World leaders meeting at next week's UN Review Summit will no doubt give this sorry state of incompliance the best possible spin. The sluggish progress, stagnation and even deterioration in many indicators will be blamed on a lack of resources in times of economic crisis rather than any lack of political will.

But what CESR's review lays bare are the consequences of leaving human rights accountability out of the development process. The MDGs have been viewed as aspirational goals rather than politically-binding commitments. Although the UN refers to them as a "quantitative time-bound framework of accountability," the MDGs do not include effective mechanisms for holding governments to account should they fail to meet the targets.

The MDG framework has been criticized from the start as undercutting countries' human rights obligations, particularly those on economic and social rights.

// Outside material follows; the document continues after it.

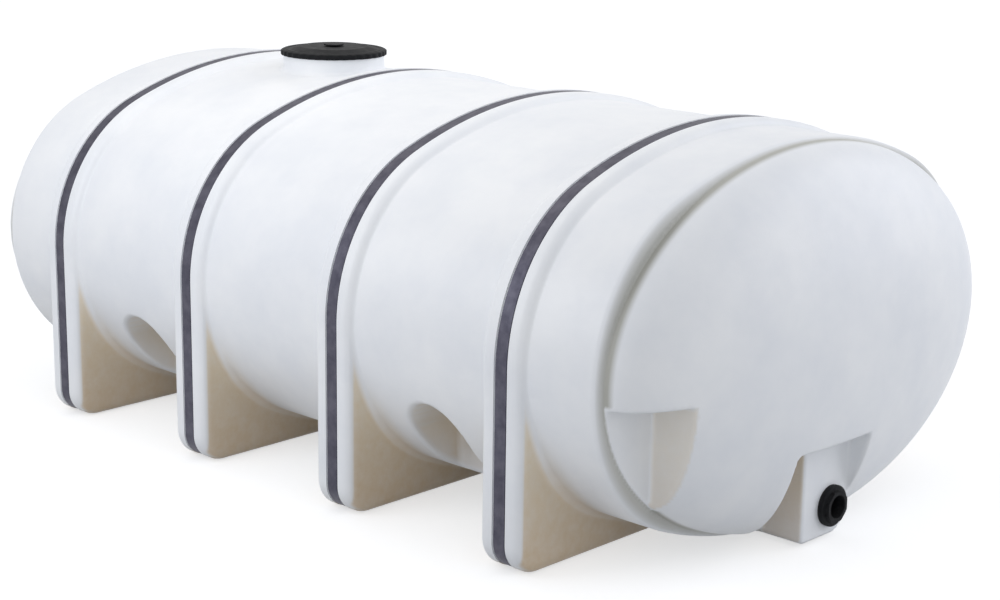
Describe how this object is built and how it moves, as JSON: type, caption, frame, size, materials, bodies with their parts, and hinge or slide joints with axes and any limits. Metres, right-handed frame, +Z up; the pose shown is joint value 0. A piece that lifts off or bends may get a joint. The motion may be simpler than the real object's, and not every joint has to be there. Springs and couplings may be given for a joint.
{
  "type": "horizontal storage tank",
  "caption": "Oval plastic storage tank lying on moulded legs, with steel hold-down hoops, domed ends, a lift-off manway lid and a bottom outlet.",
  "frame": {"origin": "on the floor, under the middle of the barrel", "axes": "+X along the barrel to the outlet end, +Y across to the right side as seen facing the outlet end, +Z up"},
  "size_m": [3.938, 2.2, 1.5208],
  "materials": {
    "tank_polyethylene": "satin",
    "hoop_steel": "satin",
    "lid_plastic": "satin",
    "fitting_plastic": "satin",
    "seal_rubber": "matte"
  },
  "bodies": {
    "tank": {"shell_crown": "tank_polyethylene", "shell_belly": "tank_polyethylene", "shell_left": "tank_polyethylene", "shell_right": "tank_polyethylene", "near_end": "tank_polyethylene", "far_end": "tank_polyethylene", "leg_1_left": "tank_polyethylene", "leg_2_left": "tank_polyethylene", "leg_3_left": "tank_polyethylene", "leg_4_left": "tank_polyethylene", "leg_1_right": "tank_polyethylene", "leg_2_right": "tank_polyethylene", "leg_3_right": "tank_polyethylene", "leg_4_right": "tank_polyethylene", "band_1": "tank_polyethylene", "band_2": "tank_polyethylene", "band_3": "tank_polyethylene", "band_4": "tank_polyethylene", "hoop_1": "hoop_steel", "hoop_2": "hoop_steel", "hoop_3": "hoop_steel", "hoop_4": "hoop_steel", "manway_neck": "tank_polyethylene", "outlet_gasket": "seal_rubber", "outlet_fitting": "fitting_plastic", "outlet_nut": "fitting_plastic"},
    "lid": {"manway_lid": "lid_plastic", "lid_gasket": "seal_rubber", "lid_vent": "lid_plastic"}
  },
  "joints": [
    {"name": "lid_lift", "type": "slide", "parent": "tank", "child": "lid", "axis": [0, 0, 1], "range_m": [0, 0.12]}
  ]
}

These obligations must take precedence, for they flow from another visionary UN declaration adopted more than 60 years ago: the Universal Declaration of Human Rights. Human rights may not dictate detailed policy prescriptions for achieving specific development goals. But they do provide a binding ethical framework sorely missing in current efforts to implement the MDGs.

Principles such as the duty to use maximum available resources to progressively fulfill economic and social rights, to prioritize core obligations, and to ensure non-discrimination, participation and accountability, should guide governments' choice and prioritization of policies. The absence of such considerations in MDG implementation to date has had fatal consequences, and has meant that progress has tended to bypass the poorest and most marginalized sectors of the population, fueling inequality within and between countries.

The next five years offer an opportunity to place human rights squarely at the center of efforts to accelerate and monitor progress on the MDGs, so that these commitments, however flawed, can be used as a benchmark for assessing compliance by countries, donors and international actors with their more comprehensive human rights obligations. CESR is also working with others in the human rights and development communities to bring about a shift in the development paradigm beyond 2015, so that any new framework of development commitments that emerges following the MDGs has the fulfilment of human rights and human dignity at its core.